=== TO DO ===
Both the line containing "What OpenSCAD source" and the line containing "the floor. Millimetres." belong in the answer, along with every line between them; print exactly those.

=== DATA SUPPLIED ===

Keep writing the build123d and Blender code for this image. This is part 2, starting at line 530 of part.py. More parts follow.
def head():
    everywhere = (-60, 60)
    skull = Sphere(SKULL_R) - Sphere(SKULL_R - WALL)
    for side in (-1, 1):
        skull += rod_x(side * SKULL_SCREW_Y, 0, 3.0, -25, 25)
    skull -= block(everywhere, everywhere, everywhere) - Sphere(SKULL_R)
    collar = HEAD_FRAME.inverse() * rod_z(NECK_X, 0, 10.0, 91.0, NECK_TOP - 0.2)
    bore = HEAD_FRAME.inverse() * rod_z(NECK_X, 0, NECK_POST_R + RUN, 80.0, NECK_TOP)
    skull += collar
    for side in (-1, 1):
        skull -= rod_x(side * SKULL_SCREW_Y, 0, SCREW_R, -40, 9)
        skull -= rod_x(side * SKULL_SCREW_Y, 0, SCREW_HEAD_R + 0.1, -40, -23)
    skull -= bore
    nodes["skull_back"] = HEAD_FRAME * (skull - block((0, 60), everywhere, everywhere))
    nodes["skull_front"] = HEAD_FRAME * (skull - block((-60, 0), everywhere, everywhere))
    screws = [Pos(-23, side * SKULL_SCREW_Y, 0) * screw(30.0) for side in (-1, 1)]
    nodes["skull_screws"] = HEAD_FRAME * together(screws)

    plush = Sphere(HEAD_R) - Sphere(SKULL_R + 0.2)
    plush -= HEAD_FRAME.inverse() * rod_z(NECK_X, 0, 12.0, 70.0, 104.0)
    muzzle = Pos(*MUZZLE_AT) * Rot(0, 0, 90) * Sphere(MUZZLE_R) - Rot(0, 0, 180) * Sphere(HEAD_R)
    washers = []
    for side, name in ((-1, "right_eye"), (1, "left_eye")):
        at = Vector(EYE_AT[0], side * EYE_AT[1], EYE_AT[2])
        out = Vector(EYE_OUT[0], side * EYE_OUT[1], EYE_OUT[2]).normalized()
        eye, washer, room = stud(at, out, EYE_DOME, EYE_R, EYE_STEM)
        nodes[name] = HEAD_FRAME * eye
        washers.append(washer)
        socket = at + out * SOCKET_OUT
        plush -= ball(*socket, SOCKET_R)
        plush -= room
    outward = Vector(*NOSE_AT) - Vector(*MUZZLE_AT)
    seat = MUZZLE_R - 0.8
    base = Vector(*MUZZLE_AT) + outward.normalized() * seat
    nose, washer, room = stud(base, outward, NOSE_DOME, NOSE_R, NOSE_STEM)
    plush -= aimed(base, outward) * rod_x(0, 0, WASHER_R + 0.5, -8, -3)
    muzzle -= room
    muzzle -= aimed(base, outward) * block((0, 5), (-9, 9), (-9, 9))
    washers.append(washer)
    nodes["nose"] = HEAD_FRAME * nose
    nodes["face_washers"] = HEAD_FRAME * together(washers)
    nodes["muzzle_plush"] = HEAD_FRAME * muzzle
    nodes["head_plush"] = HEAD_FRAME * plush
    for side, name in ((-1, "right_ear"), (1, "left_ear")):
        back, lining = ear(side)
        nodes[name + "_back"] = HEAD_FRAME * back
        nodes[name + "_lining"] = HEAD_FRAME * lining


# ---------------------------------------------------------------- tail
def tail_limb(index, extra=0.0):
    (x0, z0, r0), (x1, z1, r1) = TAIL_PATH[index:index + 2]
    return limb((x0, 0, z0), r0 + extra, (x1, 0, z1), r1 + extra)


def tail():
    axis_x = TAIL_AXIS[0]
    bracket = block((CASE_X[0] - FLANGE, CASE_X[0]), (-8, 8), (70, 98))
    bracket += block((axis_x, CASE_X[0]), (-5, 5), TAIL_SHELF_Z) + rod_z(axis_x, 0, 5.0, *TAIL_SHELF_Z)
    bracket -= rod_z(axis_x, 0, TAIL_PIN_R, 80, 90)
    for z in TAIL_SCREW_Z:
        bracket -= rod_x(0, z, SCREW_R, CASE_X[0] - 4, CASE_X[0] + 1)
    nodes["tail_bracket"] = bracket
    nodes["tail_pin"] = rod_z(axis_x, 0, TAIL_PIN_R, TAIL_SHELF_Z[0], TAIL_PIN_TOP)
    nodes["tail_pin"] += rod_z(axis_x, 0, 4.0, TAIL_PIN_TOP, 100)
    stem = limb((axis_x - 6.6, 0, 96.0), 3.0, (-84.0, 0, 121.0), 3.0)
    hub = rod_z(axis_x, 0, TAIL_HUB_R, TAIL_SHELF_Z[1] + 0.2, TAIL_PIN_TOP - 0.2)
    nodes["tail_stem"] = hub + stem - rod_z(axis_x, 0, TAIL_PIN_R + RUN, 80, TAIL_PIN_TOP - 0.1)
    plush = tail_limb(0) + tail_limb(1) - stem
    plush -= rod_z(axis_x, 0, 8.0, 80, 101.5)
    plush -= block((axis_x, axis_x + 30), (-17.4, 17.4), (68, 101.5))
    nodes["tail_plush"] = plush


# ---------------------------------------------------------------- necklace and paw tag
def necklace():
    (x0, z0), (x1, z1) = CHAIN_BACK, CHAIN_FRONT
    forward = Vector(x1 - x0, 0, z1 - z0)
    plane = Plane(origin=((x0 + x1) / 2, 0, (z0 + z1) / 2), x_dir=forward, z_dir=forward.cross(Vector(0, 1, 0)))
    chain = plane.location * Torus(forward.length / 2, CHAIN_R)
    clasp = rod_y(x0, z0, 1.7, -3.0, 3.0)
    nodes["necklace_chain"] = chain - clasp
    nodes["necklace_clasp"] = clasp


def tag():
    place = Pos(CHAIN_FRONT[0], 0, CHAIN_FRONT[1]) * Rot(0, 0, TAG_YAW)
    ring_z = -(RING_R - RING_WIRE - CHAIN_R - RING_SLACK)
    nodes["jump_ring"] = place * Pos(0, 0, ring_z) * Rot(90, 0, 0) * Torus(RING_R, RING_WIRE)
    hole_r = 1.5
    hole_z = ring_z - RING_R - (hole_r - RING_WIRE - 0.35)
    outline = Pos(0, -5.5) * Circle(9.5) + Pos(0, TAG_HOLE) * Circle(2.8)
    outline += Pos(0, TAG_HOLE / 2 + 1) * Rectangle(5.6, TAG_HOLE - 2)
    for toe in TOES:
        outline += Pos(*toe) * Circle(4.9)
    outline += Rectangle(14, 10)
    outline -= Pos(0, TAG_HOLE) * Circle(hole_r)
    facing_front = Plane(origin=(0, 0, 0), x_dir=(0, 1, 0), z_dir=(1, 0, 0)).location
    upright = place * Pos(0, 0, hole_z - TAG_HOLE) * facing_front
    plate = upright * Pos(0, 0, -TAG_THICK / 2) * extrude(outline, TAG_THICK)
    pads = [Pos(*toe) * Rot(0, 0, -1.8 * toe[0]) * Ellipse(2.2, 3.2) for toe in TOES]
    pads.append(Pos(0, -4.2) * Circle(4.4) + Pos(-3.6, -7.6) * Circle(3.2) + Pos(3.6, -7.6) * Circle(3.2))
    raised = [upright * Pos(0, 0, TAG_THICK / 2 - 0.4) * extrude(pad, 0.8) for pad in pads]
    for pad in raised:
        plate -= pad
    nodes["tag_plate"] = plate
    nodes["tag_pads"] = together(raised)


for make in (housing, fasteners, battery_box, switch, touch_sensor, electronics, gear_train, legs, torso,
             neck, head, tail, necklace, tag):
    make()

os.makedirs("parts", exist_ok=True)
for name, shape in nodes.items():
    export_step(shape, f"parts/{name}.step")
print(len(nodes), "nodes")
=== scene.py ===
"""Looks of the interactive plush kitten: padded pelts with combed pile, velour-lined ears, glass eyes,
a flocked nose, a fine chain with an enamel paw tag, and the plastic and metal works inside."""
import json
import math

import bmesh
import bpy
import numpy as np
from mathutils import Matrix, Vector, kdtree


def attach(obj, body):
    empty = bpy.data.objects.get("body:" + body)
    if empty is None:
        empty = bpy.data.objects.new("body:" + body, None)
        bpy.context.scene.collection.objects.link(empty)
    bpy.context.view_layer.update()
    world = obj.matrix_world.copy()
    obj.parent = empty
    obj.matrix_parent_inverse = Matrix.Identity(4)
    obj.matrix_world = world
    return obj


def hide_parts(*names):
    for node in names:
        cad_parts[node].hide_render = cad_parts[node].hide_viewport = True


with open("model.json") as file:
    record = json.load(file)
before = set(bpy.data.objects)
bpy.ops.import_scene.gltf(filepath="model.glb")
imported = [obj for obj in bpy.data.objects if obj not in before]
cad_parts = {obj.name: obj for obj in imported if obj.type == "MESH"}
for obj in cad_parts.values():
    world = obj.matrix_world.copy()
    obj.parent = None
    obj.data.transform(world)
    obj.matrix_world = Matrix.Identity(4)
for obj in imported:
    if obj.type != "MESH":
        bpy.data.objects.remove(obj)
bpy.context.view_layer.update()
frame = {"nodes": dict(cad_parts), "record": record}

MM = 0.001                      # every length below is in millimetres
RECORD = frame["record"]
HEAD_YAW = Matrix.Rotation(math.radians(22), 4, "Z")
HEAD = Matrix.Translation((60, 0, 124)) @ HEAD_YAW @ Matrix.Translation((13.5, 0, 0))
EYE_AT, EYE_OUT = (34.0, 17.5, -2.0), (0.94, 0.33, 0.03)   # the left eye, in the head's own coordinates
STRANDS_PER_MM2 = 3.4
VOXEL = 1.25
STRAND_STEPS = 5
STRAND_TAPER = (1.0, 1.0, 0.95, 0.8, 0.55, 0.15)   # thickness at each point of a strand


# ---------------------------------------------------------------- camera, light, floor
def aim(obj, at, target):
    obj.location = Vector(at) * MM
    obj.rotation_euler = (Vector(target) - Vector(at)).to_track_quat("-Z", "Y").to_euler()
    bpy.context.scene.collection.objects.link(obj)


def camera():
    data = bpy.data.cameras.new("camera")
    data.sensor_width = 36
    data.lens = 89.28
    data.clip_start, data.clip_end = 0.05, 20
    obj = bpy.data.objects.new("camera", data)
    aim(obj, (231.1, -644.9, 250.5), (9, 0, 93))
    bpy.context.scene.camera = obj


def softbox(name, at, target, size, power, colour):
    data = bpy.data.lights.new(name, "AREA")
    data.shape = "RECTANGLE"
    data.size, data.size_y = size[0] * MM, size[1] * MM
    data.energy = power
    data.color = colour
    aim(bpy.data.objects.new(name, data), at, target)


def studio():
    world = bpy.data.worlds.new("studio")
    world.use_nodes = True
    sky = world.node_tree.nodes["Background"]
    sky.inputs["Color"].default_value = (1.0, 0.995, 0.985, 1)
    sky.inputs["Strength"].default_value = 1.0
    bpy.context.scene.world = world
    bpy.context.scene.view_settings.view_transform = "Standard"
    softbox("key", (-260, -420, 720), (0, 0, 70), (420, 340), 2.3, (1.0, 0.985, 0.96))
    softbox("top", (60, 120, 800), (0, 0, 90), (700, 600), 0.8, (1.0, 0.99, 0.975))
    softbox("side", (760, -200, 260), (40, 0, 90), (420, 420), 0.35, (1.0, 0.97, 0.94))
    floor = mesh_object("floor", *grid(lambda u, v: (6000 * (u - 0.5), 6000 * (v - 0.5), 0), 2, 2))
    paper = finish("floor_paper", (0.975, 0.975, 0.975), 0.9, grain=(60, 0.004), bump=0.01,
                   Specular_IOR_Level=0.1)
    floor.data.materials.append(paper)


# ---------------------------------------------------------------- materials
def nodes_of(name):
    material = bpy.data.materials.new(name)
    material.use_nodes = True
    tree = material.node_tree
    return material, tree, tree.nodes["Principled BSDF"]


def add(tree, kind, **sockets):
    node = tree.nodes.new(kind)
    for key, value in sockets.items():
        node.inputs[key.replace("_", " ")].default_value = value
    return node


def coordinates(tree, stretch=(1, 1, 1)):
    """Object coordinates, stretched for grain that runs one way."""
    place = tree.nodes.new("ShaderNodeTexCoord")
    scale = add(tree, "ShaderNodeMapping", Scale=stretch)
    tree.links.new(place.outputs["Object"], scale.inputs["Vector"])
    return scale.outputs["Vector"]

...

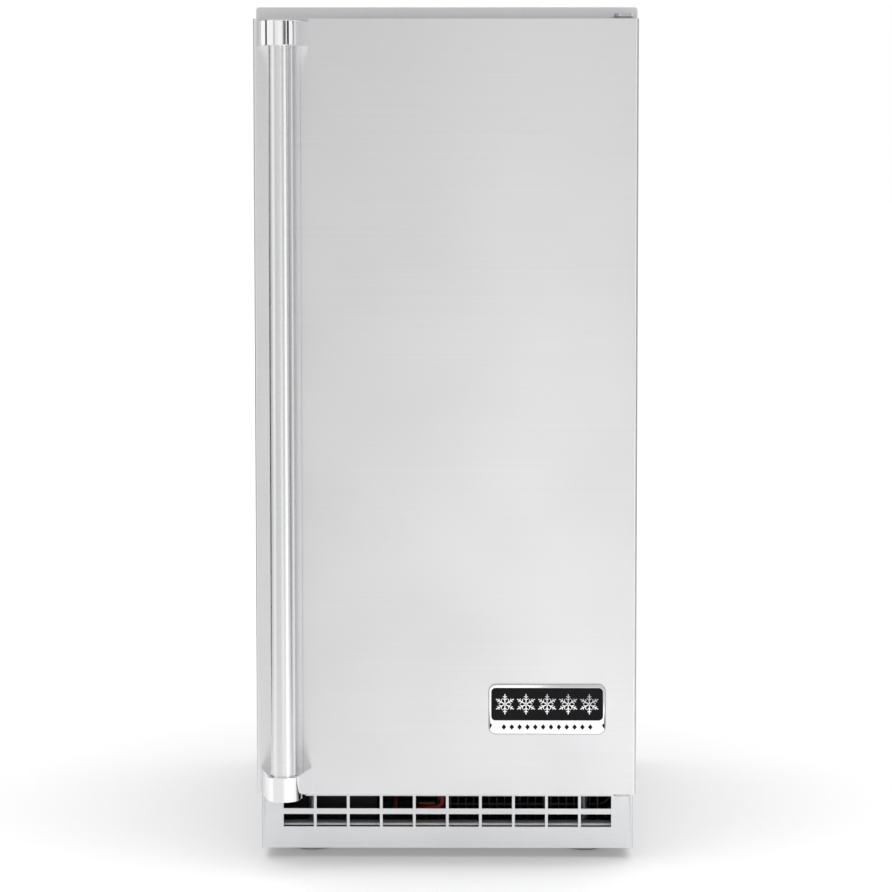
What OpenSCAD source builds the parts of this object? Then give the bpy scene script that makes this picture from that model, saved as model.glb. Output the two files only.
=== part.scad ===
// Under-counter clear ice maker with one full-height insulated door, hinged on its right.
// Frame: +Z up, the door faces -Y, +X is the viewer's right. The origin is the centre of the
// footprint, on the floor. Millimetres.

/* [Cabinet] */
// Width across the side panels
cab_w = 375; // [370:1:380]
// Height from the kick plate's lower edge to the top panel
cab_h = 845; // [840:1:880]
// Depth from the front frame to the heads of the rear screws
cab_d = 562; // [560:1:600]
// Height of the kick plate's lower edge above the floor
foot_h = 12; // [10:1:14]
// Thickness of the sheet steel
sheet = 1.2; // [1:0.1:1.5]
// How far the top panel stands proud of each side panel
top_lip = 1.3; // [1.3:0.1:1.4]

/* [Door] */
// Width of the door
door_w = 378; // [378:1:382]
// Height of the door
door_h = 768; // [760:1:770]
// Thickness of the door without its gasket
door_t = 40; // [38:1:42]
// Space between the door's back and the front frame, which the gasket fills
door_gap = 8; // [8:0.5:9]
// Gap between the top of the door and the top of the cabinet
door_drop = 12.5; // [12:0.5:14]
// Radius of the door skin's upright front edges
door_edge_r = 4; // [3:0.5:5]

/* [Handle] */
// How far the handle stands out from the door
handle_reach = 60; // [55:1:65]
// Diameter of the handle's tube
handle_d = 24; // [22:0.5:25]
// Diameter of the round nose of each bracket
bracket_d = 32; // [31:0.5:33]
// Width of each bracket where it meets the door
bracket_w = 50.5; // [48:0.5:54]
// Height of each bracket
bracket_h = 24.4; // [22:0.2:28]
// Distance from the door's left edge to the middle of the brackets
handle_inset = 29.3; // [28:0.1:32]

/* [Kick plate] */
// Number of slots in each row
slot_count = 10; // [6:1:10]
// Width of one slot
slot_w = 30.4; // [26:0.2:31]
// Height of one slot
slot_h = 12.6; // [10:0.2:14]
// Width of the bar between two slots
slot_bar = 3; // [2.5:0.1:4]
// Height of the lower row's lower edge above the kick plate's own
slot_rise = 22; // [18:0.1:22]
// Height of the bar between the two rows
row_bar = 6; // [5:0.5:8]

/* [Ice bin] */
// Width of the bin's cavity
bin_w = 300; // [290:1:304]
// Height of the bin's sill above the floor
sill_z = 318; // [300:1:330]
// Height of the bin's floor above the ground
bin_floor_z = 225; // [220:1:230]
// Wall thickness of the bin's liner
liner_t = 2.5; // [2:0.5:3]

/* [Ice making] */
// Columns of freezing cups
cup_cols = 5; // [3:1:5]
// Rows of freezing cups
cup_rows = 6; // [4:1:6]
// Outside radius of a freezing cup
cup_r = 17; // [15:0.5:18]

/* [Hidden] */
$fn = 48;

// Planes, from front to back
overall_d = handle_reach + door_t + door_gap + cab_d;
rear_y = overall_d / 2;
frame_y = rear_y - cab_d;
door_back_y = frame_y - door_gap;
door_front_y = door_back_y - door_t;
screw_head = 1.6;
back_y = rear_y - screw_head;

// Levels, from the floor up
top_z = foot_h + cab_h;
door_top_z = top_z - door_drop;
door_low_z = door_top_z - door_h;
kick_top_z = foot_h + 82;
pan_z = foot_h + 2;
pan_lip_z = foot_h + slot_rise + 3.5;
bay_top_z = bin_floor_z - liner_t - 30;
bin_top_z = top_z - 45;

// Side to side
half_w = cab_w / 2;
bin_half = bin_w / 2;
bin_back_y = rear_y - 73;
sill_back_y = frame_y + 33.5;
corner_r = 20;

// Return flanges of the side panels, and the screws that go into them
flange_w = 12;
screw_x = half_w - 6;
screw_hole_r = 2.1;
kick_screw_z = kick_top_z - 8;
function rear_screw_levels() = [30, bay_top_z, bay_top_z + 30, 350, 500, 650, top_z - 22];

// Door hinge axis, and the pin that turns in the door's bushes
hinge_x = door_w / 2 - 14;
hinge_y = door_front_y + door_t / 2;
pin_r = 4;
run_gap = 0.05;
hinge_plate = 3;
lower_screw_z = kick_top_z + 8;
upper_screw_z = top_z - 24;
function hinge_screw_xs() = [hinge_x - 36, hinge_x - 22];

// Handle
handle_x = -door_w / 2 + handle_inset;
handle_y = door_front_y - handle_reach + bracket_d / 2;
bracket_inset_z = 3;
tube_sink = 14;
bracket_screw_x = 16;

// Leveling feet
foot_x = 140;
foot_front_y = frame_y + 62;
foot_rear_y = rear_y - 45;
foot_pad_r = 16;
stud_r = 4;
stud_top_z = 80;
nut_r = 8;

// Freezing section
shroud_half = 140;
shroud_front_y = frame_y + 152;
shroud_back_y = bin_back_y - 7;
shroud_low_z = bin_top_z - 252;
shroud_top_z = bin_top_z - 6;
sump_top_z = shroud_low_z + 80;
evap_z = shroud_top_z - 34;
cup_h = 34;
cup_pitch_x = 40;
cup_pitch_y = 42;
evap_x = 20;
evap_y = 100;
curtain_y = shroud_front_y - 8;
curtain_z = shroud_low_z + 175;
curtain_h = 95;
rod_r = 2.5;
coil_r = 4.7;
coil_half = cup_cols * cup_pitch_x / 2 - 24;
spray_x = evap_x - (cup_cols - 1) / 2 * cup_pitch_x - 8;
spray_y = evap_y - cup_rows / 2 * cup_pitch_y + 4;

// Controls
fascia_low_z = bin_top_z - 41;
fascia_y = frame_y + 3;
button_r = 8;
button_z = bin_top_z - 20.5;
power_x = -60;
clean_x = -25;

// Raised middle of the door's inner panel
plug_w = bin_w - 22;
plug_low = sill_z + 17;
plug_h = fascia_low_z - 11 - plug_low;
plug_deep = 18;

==

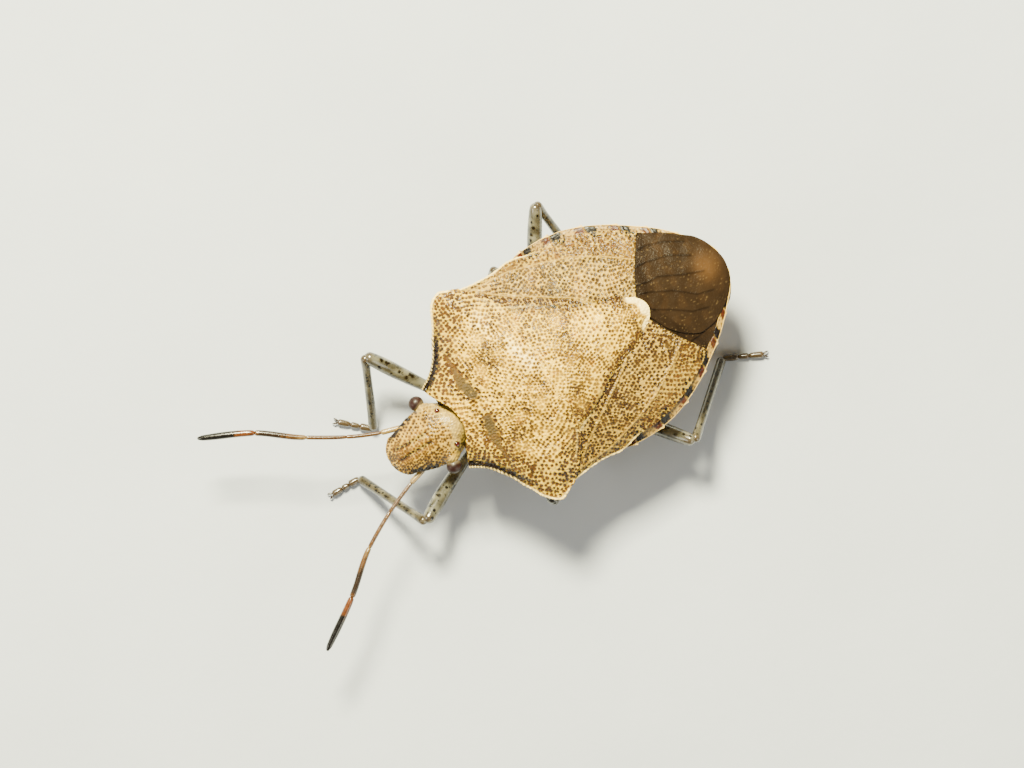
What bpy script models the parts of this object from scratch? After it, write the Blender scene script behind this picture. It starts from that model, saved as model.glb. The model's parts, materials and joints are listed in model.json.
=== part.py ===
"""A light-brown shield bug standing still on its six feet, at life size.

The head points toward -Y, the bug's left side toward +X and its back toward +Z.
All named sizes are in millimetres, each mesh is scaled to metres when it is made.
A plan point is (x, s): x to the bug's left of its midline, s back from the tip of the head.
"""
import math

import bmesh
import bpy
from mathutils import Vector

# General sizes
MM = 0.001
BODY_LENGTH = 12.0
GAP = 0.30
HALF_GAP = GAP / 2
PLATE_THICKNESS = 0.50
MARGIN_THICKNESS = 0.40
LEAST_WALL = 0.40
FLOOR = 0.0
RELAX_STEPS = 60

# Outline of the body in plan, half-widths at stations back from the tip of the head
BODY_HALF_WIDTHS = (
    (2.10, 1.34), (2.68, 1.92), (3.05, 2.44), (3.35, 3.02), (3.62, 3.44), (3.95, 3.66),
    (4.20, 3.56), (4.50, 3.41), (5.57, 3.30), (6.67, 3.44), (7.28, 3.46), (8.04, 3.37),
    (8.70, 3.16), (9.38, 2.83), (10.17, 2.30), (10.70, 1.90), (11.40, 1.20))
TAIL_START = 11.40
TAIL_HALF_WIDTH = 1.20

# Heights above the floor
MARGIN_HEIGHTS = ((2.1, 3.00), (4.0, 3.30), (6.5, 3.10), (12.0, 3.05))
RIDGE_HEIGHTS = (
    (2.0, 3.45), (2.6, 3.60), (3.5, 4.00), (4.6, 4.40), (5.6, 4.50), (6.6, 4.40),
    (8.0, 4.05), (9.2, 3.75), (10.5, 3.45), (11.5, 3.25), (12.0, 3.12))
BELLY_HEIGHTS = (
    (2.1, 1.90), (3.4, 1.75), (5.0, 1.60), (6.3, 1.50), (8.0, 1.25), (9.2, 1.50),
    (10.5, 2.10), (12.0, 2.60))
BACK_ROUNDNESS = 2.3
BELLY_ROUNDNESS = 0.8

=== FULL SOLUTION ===
What OpenSCAD source builds the parts of this object? Then give the bpy scene script that makes this picture from that model, saved as model.glb. Output the two files only.
=== part.scad ===
// Under-counter clear ice maker with one full-height insulated door, hinged on its right.
// Frame: +Z up, the door faces -Y, +X is the viewer's right. The origin is the centre of the
// footprint, on the floor. Millimetres.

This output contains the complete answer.